Creating, modifying, and accessing records

To create a new record, or replace an old one, use the method insert, passing in an array of field values:

      db.insert(123, "David", "Black")

A record is retrieved by its key (unique field). By default this is the first field:

      rec = db[123]

For data retrieval, a record can be indexed either by field name, or by sequential field number:

      rec = db[100]
      puts rec["first_name"]  # => John
      puts rec[2]             # => John

Iterating through the records

dbdbd objects respond to each. On each iteration, two things are yielded: the key (i.e., first item in the record), and the whole record.

Writing the database to a file

The sync method writes the whole database to the file to which it is "tied".
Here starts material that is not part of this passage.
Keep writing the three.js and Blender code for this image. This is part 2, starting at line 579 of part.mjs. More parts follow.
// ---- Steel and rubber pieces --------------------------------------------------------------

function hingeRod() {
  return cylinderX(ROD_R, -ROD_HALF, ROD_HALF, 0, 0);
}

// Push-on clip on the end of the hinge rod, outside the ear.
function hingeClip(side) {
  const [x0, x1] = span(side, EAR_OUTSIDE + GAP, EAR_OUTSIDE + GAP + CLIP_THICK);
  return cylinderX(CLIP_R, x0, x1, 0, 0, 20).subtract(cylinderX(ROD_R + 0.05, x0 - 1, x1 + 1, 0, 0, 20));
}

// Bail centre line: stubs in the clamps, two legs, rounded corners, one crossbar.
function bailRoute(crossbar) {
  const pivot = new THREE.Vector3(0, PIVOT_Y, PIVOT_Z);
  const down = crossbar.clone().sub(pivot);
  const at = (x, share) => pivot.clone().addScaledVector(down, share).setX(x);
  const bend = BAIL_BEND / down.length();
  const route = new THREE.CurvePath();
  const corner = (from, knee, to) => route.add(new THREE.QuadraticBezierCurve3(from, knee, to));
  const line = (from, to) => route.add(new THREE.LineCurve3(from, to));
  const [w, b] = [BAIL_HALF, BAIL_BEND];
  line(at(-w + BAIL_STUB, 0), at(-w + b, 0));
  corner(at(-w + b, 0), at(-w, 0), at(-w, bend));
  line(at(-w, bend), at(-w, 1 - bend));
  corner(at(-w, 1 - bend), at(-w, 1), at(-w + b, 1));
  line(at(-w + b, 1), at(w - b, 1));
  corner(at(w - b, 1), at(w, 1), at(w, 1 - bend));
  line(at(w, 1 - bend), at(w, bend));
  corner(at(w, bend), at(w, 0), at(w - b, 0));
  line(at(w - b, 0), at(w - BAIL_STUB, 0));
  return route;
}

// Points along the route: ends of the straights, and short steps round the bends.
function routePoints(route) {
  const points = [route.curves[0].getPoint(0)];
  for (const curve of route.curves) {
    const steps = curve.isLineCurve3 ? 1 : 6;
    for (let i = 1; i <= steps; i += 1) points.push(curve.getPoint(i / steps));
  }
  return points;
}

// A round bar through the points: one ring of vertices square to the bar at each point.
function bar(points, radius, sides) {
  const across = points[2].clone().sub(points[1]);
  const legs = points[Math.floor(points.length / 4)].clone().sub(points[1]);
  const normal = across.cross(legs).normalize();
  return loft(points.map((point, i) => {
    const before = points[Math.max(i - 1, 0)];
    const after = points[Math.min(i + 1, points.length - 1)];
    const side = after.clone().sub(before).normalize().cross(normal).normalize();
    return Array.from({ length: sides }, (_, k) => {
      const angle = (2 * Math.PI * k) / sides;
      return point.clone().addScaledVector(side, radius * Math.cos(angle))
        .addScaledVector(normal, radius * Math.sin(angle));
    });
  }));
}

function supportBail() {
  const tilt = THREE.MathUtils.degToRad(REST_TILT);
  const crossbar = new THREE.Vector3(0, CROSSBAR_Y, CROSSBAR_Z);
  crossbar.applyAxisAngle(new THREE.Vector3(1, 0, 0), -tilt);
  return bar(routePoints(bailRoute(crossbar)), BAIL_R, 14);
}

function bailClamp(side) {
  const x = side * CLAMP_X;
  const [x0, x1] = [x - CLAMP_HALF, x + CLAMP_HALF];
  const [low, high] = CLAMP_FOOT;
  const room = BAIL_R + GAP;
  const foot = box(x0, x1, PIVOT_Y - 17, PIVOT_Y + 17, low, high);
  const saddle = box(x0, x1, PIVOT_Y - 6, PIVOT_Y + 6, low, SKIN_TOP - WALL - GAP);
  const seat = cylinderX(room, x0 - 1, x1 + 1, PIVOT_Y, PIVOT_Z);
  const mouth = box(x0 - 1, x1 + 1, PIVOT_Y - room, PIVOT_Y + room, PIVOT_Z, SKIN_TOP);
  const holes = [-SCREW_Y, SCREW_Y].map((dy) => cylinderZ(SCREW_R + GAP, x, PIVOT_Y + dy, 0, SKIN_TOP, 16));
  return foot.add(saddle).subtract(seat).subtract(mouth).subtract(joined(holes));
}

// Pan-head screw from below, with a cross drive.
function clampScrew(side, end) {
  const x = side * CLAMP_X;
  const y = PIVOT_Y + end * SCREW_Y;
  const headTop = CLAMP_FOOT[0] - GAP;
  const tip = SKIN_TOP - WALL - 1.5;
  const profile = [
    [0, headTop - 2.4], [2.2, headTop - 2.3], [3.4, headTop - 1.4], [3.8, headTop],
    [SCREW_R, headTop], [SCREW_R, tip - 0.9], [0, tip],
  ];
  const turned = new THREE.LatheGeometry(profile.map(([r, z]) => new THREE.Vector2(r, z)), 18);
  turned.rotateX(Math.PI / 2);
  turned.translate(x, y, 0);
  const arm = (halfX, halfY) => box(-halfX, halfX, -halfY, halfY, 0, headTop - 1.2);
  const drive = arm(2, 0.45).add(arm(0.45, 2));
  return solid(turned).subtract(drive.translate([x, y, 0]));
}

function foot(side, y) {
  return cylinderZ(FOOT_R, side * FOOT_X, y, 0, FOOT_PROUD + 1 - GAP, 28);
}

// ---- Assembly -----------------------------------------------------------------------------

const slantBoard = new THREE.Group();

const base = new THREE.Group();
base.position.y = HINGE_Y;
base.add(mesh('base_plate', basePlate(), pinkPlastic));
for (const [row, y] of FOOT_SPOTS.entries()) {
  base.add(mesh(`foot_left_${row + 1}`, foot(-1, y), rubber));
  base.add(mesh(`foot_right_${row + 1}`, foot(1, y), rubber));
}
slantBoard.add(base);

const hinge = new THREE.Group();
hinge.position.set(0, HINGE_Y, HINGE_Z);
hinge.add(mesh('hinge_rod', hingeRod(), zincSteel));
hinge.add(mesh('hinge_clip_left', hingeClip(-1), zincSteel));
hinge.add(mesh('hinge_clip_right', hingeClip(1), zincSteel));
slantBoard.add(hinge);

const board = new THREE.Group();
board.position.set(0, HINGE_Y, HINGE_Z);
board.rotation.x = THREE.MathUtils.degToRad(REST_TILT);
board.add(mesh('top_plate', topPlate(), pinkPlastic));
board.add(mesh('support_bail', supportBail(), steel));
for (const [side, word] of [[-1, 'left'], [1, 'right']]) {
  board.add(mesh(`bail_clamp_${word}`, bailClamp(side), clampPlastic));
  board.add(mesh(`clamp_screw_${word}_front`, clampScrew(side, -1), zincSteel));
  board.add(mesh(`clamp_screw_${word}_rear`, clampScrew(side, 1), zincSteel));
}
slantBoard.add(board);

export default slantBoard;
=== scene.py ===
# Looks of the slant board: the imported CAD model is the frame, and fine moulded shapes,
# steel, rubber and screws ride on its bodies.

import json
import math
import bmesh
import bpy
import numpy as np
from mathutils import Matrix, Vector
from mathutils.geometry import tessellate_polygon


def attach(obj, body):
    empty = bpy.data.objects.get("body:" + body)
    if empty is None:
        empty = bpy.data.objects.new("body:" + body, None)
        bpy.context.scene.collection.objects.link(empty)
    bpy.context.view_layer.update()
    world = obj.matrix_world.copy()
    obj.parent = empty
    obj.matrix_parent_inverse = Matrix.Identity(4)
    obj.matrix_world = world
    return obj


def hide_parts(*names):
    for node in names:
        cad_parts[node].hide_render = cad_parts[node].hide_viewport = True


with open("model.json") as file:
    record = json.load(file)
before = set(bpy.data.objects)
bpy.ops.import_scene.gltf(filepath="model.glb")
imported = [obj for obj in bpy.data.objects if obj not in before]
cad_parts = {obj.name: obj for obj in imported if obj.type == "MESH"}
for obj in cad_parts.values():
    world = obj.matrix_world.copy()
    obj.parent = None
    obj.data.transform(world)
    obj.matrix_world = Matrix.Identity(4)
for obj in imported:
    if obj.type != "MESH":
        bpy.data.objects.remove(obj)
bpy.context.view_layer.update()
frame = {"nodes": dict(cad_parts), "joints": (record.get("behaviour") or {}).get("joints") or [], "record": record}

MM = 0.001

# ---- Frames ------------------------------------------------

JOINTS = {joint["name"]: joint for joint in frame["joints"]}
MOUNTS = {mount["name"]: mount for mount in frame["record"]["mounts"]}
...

Writing the database to STDOUT

The method dump will write the whole database to STDOUT.

Feedback and bug reports

I'd love to hear from anyone using dbdbd. I don't have plans to make it much more elaborate than it is, but I wouldn't mind fixing bugs :-) Also if you do have any ideas about making it better, please let me know.

Author

dbdbd is by David Alan Black (dblack@candle.superlink.net).

Copyright and License

Copyright (c) 2002, David Alan Black.

You may distribute this distribution unchanged. You may make changes to this distribution, as long as you: (a) label every change clearly as a change; (b) change the version number non-trivially so that it is clear that this is a forked dbdbd and not part of the present or future main development branch (e.g., 0.2.0 becomes JoeG0.0.3); (c) retain this paragraph, and the above copyright notice, both without alteration, in your distribution; (d) include a URL for the dbdbd home page (knossos.shu.edu/dblack/dbdbd) in your documentation (which will happen if you follow (c)).

Disclaimer

You use dbdbd entirely at your own risk. The author takes absolutely no responsibility for anything that might happen to you, your data, or anyone or anything else as a result of your using this software, or any derivative of it.

Version

This is dbdbd, David Black's DataBase Definer, version 0.2.2.